*Given information*
+===+

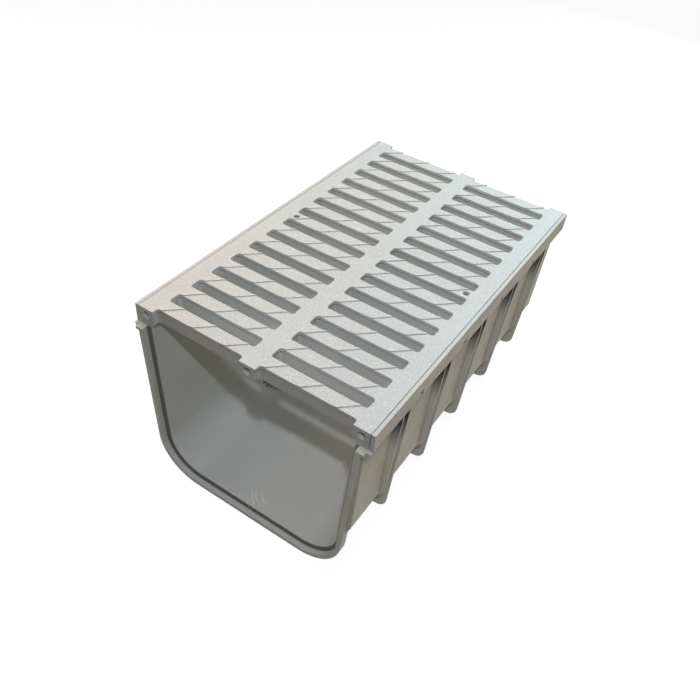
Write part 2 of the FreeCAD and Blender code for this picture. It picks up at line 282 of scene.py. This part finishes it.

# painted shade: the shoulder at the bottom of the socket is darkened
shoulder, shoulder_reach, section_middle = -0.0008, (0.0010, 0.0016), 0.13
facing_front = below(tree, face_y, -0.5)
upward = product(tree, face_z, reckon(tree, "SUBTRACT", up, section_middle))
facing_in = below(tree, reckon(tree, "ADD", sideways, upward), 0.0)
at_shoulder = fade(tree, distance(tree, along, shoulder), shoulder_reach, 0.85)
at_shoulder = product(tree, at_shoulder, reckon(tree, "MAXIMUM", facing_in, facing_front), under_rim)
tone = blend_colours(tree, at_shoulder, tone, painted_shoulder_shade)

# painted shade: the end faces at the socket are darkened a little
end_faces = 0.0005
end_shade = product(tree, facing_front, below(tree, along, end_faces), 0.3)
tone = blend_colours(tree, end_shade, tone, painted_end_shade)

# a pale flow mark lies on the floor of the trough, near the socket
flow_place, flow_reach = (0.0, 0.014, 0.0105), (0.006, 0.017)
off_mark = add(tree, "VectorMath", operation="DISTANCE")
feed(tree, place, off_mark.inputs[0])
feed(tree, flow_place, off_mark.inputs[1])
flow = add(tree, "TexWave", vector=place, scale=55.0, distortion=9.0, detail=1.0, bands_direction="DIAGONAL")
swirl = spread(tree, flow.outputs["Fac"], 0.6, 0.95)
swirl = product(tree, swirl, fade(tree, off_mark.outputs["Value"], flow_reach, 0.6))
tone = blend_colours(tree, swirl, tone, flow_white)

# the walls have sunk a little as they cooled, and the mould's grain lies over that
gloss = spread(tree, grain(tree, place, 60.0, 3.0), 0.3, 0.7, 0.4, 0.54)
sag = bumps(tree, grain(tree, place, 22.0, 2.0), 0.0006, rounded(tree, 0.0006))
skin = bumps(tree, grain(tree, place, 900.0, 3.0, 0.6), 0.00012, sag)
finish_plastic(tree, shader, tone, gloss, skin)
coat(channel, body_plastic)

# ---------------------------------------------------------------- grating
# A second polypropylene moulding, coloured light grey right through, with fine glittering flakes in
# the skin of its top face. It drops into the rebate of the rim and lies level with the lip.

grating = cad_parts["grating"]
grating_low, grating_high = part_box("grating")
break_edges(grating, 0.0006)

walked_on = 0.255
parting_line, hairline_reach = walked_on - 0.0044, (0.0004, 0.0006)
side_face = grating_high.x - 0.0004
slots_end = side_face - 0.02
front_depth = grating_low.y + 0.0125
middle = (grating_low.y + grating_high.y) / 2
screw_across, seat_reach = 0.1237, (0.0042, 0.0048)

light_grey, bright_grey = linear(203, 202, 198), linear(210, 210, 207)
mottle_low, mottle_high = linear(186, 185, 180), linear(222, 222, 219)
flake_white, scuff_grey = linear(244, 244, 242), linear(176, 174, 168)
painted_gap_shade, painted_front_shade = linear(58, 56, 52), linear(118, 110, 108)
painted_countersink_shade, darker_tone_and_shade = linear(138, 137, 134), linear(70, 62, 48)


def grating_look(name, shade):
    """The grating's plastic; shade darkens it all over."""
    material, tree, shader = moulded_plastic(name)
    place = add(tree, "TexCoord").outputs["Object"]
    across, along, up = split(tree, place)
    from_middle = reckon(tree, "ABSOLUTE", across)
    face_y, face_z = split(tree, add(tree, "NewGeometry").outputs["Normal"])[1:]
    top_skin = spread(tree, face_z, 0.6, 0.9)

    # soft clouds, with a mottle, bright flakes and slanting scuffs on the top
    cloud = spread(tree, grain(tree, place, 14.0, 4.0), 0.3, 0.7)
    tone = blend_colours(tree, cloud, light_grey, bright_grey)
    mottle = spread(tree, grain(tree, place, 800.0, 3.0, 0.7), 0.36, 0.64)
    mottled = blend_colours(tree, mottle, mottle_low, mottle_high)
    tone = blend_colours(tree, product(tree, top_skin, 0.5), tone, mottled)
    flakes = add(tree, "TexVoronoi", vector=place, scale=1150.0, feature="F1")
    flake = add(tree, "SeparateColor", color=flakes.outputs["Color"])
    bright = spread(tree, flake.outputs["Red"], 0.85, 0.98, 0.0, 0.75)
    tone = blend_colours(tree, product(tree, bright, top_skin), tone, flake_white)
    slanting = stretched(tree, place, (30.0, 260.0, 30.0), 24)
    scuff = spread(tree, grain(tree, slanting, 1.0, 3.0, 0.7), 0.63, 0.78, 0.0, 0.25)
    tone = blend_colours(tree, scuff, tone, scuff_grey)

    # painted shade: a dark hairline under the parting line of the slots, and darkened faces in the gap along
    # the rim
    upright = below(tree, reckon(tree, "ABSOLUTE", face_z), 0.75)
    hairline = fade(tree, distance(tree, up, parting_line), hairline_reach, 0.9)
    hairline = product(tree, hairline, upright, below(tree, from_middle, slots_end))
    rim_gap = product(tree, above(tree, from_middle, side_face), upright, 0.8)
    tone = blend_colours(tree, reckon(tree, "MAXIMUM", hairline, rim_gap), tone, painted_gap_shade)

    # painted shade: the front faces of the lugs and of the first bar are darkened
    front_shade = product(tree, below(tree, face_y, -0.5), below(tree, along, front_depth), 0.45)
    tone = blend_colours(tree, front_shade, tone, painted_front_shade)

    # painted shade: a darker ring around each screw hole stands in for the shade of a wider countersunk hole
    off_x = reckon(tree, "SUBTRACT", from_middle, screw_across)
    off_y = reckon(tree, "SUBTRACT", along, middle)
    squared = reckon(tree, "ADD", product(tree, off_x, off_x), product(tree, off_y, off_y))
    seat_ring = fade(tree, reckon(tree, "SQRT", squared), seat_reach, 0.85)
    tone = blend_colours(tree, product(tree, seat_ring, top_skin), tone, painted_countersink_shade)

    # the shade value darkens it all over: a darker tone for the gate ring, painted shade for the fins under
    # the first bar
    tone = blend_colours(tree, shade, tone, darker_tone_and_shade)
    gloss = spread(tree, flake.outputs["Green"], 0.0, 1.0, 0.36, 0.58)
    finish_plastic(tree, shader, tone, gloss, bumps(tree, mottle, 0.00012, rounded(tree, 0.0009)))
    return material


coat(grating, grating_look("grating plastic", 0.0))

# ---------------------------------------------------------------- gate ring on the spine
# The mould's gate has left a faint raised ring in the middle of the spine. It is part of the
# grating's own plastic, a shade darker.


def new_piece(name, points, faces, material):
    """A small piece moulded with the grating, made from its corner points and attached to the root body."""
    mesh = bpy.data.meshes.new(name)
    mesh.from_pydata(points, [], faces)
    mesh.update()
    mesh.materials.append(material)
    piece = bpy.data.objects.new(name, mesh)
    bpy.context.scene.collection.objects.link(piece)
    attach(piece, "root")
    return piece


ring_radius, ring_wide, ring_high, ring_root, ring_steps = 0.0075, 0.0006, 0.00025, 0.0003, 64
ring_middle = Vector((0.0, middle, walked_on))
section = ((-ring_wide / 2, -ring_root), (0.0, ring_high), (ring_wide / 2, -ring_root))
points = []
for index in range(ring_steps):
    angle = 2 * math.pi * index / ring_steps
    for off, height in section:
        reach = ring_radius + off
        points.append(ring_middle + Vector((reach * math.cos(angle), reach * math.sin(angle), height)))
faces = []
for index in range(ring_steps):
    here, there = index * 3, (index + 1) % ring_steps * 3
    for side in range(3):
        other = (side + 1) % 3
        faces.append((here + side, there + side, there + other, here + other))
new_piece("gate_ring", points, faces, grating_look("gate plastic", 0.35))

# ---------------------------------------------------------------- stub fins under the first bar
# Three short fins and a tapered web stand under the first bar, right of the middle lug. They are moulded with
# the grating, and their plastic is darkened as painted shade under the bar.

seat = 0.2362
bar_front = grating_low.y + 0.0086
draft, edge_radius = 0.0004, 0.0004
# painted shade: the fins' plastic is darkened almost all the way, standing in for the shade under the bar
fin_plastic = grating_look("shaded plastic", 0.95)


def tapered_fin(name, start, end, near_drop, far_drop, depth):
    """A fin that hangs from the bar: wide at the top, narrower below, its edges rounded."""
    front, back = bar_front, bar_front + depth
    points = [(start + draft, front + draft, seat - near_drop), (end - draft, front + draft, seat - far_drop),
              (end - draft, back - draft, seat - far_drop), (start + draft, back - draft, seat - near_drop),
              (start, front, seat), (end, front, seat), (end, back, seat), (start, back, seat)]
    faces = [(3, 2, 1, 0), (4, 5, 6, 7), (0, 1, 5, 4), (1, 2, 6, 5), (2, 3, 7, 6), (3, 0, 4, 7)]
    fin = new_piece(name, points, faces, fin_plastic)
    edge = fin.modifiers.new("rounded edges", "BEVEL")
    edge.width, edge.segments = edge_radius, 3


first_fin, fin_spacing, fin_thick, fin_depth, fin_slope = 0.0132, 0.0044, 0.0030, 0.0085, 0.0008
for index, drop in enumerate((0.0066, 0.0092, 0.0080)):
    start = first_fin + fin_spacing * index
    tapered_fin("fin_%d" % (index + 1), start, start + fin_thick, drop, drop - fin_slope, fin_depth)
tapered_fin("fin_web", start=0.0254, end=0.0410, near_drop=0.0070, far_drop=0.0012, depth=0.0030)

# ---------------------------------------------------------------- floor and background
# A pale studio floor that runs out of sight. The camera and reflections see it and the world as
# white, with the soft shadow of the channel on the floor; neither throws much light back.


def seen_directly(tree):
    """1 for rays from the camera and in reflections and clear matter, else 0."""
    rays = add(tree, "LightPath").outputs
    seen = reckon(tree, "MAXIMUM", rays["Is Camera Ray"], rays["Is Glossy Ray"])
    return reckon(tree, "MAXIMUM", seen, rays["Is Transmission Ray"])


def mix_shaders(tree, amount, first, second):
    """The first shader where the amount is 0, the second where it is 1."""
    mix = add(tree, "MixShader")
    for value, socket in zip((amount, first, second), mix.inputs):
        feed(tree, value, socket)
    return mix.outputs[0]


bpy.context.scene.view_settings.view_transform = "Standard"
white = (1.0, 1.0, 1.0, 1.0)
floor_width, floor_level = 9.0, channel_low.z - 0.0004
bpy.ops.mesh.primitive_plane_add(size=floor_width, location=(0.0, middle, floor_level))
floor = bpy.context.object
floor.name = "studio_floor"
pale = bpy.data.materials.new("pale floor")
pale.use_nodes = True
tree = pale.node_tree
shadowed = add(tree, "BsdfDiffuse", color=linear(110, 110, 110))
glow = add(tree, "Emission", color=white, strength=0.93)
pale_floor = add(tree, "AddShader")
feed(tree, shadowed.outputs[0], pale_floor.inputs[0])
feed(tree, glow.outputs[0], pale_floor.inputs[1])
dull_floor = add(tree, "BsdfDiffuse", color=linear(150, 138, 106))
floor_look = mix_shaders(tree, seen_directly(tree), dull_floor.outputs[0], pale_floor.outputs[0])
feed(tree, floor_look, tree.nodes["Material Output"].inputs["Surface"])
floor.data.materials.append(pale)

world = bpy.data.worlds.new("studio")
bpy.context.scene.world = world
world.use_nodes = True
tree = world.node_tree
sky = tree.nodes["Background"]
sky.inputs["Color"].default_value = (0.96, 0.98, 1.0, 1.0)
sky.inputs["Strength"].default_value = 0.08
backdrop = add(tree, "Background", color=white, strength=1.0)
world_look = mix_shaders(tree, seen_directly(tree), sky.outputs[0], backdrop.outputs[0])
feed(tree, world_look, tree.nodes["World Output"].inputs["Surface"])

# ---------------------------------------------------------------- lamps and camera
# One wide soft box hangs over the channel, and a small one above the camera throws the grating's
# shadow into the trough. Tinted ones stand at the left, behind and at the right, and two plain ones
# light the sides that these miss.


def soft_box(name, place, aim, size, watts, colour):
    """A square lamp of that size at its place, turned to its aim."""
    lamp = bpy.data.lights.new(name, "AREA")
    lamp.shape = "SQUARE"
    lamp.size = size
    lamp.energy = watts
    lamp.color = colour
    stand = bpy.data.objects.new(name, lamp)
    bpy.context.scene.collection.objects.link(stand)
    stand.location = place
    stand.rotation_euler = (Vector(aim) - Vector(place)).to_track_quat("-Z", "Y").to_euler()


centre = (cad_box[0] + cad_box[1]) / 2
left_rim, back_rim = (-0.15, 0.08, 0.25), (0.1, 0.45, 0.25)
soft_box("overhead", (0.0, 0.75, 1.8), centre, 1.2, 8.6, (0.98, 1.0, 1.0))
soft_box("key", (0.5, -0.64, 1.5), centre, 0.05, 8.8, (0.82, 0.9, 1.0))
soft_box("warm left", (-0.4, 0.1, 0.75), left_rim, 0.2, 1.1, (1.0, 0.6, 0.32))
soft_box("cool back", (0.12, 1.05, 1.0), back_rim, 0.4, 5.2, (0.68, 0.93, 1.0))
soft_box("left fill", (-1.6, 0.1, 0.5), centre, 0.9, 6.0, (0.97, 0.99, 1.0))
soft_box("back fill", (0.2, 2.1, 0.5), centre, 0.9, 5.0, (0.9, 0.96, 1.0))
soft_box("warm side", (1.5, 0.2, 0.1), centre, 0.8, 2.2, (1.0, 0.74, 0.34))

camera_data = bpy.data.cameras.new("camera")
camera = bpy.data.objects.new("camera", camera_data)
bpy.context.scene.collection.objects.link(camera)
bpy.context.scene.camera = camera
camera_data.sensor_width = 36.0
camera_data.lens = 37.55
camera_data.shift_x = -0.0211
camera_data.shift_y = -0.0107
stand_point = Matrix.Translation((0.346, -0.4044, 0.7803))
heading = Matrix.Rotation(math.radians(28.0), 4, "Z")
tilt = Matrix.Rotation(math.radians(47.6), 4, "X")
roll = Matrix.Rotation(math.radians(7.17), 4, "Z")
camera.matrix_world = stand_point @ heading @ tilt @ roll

+===+

Track down every line with the word "scene" and copy it.

*Task response*
Write part 2 of the FreeCAD and Blender code for this picture. It picks up at line 282 of scene.py. This part finishes it.
    bpy.context.scene.collection.objects.link(piece)
bpy.context.scene.view_settings.view_transform = "Standard"
bpy.context.scene.world = world
    bpy.context.scene.collection.objects.link(stand)
bpy.context.scene.collection.objects.link(camera)
bpy.context.scene.camera = camera